In 2018, 32 states introduced at least 166 bills related to workforce development. Enacted legislation covers multiple areas, including career pathways and skills, financial incentives, workforce data, partnerships, and working groups that center on three specific themes: i) collaboration and coordination amongst agencies/departments; ii) alignment between training/education and workforce needs; and iii) financial incentives for students receiving training for high-demand fields. At least half of the 2018 legislative activity created or increased incentives for students and institutions with alignment in high-demand fields.
Seeing strong legislative trends and increased media attention around workforce development, the Education Commission of the States sought to hear from states on how they align postsecondary credential outcomes with employer needs and economic development. A recent report indicates that 65% of jobs in 2020 will require some level of postsecondary education and skills training.
As states begin to gain a greater understanding of the landscape they are increasing workforce initiatives, policies, and strategies, to improve workforce development outcomes and to meet specific economic needs. Given different governance structures and political landscapes, states tackle this topic in many ways to fit their individual political realities.
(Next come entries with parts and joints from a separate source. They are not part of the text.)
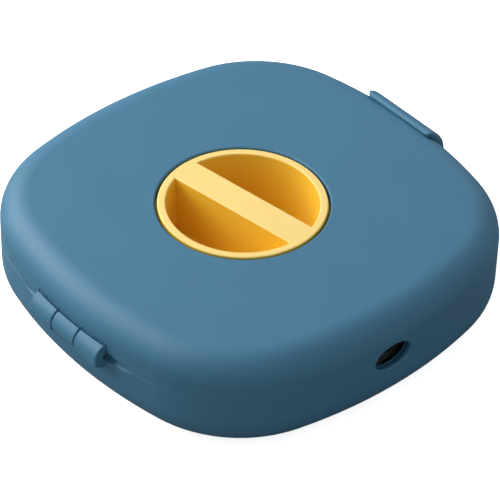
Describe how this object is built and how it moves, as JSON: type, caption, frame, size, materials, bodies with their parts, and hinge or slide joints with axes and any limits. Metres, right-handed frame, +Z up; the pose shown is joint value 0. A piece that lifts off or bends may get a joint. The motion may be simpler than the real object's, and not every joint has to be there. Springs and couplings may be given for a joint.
{
  "type": "cable winder case",
  "caption": "Flat rounded-square case with hinged lid, clasp and flush cup knob that turns a cable wheel inside; oval cable holes in its sides.",
  "frame": {"origin": "middle of the case's bottom face, on the surface it stands on", "axes": "+Z up through the lid, +Y towards the hinge, -Y towards the clasp, X through the two cable holes"},
  "size_m": [0.1, 0.106, 0.025],
  "materials": {
    "case_plastic": "fine satin moulded slate blue",
    "knob_plastic": "satin moulded warm yellow",
    "reel_plastic": "satin moulded off-white",
    "steel": "drawn and zinc plated steel"
  },
  "bodies": {
    "base": {"base_shell": "case_plastic", "hinge_pin": "steel", "latch_pin": "steel", "spool_washer": "steel", "spool_screw": "steel"},
    "lid": {"lid_shell": "case_plastic", "knob_retainer": "reel_plastic", "retainer_screws": "steel"},
    "clasp": {"latch_clasp": "case_plastic"},
    "knob": {"knob_cup": "knob_plastic"},
    "wheel": {"reel_spool": "reel_plastic"}
  },
  "joints": [
    {"name": "lid_hinge", "type": "hinge", "parent": "base", "child": "lid", "pos_m": [0, 0.0492, 0.0139], "axis": [-1, 0, 0], "range_deg": [0, 100]},
    {"name": "clasp_pivot", "type": "hinge", "parent": "base", "child": "clasp", "pos_m": [0, -0.05195, 0.0069], "axis": [1, 0, 0], "range_deg": [0, 105]},
    {"name": "knob_turn", "type": "hinge", "parent": "lid", "child": "knob", "pos_m": [0, 0.002, 0.0244], "axis": [0, 0, 1], "continuous": true},
    {"name": "wheel_turn", "type": "hinge", "parent": "base", "child": "wheel", "pos_m": [0, 0.002, 0.0044], "axis": [0, 0, 1], "continuous": true}
  ],
  "couplings": [
    {"joint": "knob_turn", "follows": "wheel_turn", "ratio": 1}
  ]
}
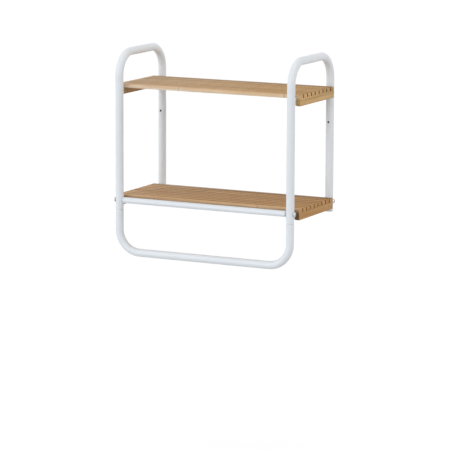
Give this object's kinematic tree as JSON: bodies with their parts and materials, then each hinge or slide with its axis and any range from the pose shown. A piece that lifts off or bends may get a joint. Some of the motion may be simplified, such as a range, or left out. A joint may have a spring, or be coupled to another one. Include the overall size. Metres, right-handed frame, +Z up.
{
  "type": "towel rack with shelf",
  "caption": "Wall-hung bathroom rack: bent white tube arches carry slatted bamboo shelves one above the other, with a crossbar and a U-shaped towel rail plugged in below.",
  "frame": {"origin": "on the wall plane, midway between the wall-screw holes of the rear legs", "axes": "+X to the right as seen from the room, +Y into the wall, +Z up"},
  "size_m": [0.45, 0.222, 0.462],
  "materials": {
    "white_powder_coat": "smooth semi-gloss white powder coat",
    "bamboo": "satin clear lacquer over strip bamboo",
    "white_plastic": "plain moulded plastic",
    "zinc_plated_steel": "bright zinc plating"
  },
  "bodies": {
    "root": {"left_side_frame": "white_powder_coat", "right_side_frame": "white_powder_coat", "towel_rail": "white_powder_coat", "front_crossbar": "white_powder_coat", "rear_crossbar": "white_powder_coat", "left_rear_leg_cap": "white_plastic", "right_rear_leg_cap": "white_plastic", "saddle_washer_front_left": "white_plastic", "saddle_washer_front_right": "white_plastic", "saddle_washer_rear_left": "white_plastic", "saddle_washer_rear_right": "white_plastic", "threaded_insert_front_left": "zinc_plated_steel", "threaded_insert_front_right": "zinc_plated_steel", "threaded_insert_rear_left": "zinc_plated_steel", "threaded_insert_rear_right": "zinc_plated_steel", "frame_bolt_front_left": "zinc_plated_steel", "frame_bolt_front_right": "zinc_plated_steel", "frame_bolt_rear_left": "zinc_plated_steel", "frame_bolt_rear_right": "zinc_plated_steel", "upper_slat_1": "bamboo", "upper_slat_2": "bamboo", "upper_slat_3": "bamboo", "upper_slat_4": "bamboo", "upper_slat_5": "bamboo", "upper_slat_6": "bamboo", "upper_slat_7": "bamboo", "upper_slat_8": "bamboo", "upper_slat_9": "bamboo", "upper_cleat_left": "bamboo", "upper_cleat_right": "bamboo", "upper_shelf_screw_front_left": "zinc_plated_steel", "upper_shelf_screw_front_right": "zinc_plated_steel", "upper_shelf_screw_rear_left": "zinc_plated_steel", "upper_shelf_screw_rear_right": "zinc_plated_steel", "lower_slat_1": "bamboo", "lower_slat_2": "bamboo", "lower_slat_3": "bamboo", "lower_slat_4": "bamboo", "lower_slat_5": "bamboo", "lower_slat_6": "bamboo", "lower_slat_7": "bamboo", "lower_slat_8": "bamboo", "lower_slat_9": "bamboo", "lower_cleat_left": "bamboo", "lower_cleat_right": "bamboo", "lower_shelf_screw_front_left": "zinc_plated_steel", "lower_shelf_screw_front_right": "zinc_plated_steel", "lower_shelf_screw_rear_left": "zinc_plated_steel", "lower_shelf_screw_rear_right": "zinc_plated_steel"}
  },
  "joints": []
}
Whatever the approach, workforce development is a critical issue that is being actively and widely discussed in traditional and social media. Despite the active engagement, most people continue to ignore the intricate details that make this a complicated issue that needs to be studied thoroughly to develop effective policies and investments. Virgil’s work with the Institute of Work and the Economy’s Achieving the Promise of Work project can lend some insights into some of that research and potential solutions.